[Problem description]
All entries are to be given again verbatim.

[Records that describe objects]
## begin
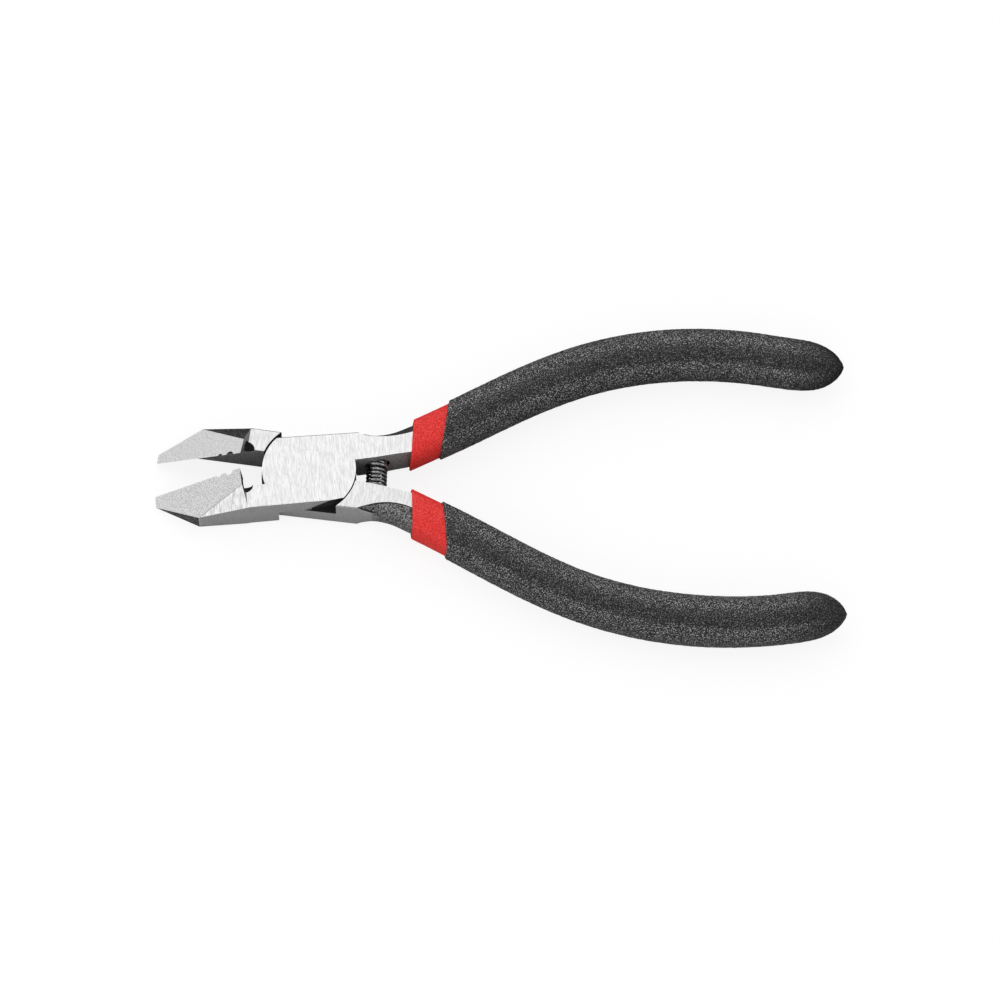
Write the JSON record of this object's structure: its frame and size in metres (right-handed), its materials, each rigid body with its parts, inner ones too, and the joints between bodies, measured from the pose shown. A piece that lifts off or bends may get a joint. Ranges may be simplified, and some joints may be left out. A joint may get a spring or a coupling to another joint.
{
  "type": "diagonal cutting pliers",
  "caption": "Spring-loaded lap-joint diagonal cutters with angled bevelled jaws, wire-stripping notches and two-layer dipped grips on bowed handles.",
  "frame": {"origin": "on the pivot axis, at the flat back face of the head", "axes": "+X from the pivot along the handles, the jaws on -X; +Z out of the front face, along the pivot axis; +Y to the left when the handles point away and the front face is up"},
  "size_m": [0.1597, 0.0792, 0.0144],
  "materials": {
    "tool_steel": "ground faces with fine cross grain, as-forged handle sides",
    "rivet_steel": "ground flush with the head",
    "spring_steel": "dark oiled wire",
    "red_vinyl": "matte dipped vinyl, fine grain",
    "black_vinyl": "matte dipped vinyl, pebbled grain"
  },
  "bodies": {
    "front_half": {"front_arm": "tool_steel", "pivot_rivet": "rivet_steel", "return_spring": "spring_steel", "front_inner_sleeve": "red_vinyl", "front_grip": "black_vinyl"},
    "rear_half": {"rear_arm": "tool_steel", "rear_inner_sleeve": "red_vinyl", "rear_grip": "black_vinyl"}
  },
  "joints": [
    {"name": "pivot", "type": "hinge", "parent": "front_half", "child": "rear_half", "pos_m": [0, 0, 0.0048], "axis": [0, 0, 1], "range_deg": [-11, 13.2], "stiffness_Nm_per_rad": 0.35, "deforming": ["return_spring"]}
  ]
}
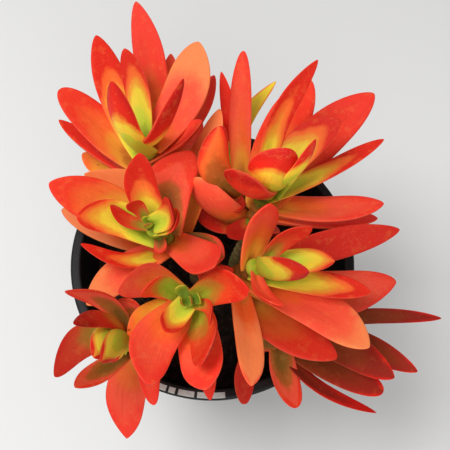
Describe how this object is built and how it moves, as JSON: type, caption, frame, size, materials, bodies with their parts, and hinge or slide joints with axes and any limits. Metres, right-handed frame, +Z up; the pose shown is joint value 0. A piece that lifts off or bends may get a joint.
## end
[Written reply]
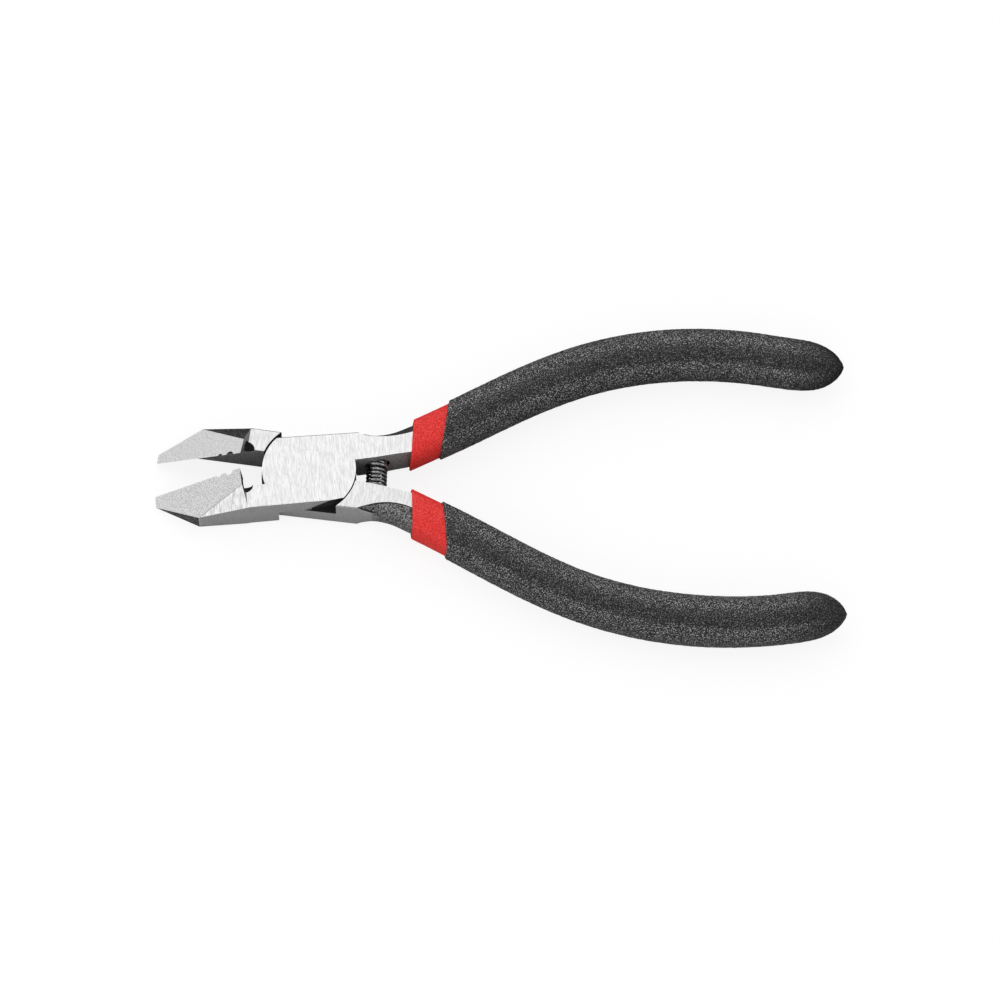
Write the JSON record of this object's structure: its frame and size in metres (right-handed), its materials, each rigid body with its parts, inner ones too, and the joints between bodies, measured from the pose shown. A piece that lifts off or bends may get a joint. Ranges may be simplified, and some joints may be left out. A joint may get a spring or a coupling to another joint.
{
  "type": "diagonal cutting pliers",
  "caption": "Spring-loaded lap-joint diagonal cutters with angled bevelled jaws, wire-stripping notches and two-layer dipped grips on bowed handles.",
  "frame": {"origin": "on the pivot axis, at the flat back face of the head", "axes": "+X from the pivot along the handles, the jaws on -X; +Z out of the front face, along the pivot axis; +Y to the left when the handles point away and the front face is up"},
  "size_m": [0.1597, 0.0792, 0.0144],
  "materials": {
    "tool_steel": "ground faces with fine cross grain, as-forged handle sides",
    "rivet_steel": "ground flush with the head",
    "spring_steel": "dark oiled wire",
    "red_vinyl": "matte dipped vinyl, fine grain",
    "black_vinyl": "matte dipped vinyl, pebbled grain"
  },
  "bodies": {
    "front_half": {"front_arm": "tool_steel", "pivot_rivet": "rivet_steel", "return_spring": "spring_steel", "front_inner_sleeve": "red_vinyl", "front_grip": "black_vinyl"},
    "rear_half": {"rear_arm": "tool_steel", "rear_inner_sleeve": "red_vinyl", "rear_grip": "black_vinyl"}
  },
  "joints": [
    {"name": "pivot", "type": "hinge", "parent": "front_half", "child": "rear_half", "pos_m": [0, 0, 0.0048], "axis": [0, 0, 1], "range_deg": [-11, 13.2], "stiffness_Nm_per_rad": 0.35, "deforming": ["return_spring"]}
  ]
}
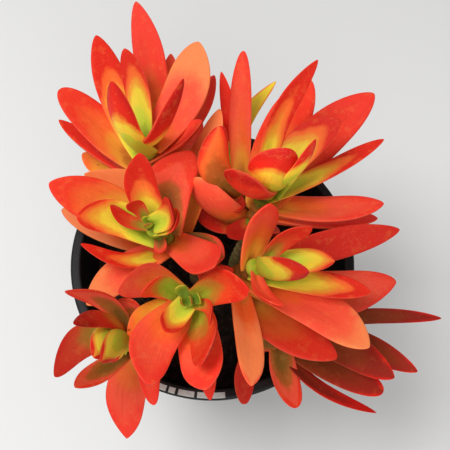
Describe how this object is built and how it moves, as JSON: type, caption, frame, size, materials, bodies with their parts, and hinge or slide joints with axes and any limits. Metres, right-handed frame, +Z up; the pose shown is joint value 0. A piece that lifts off or bends may get a joint.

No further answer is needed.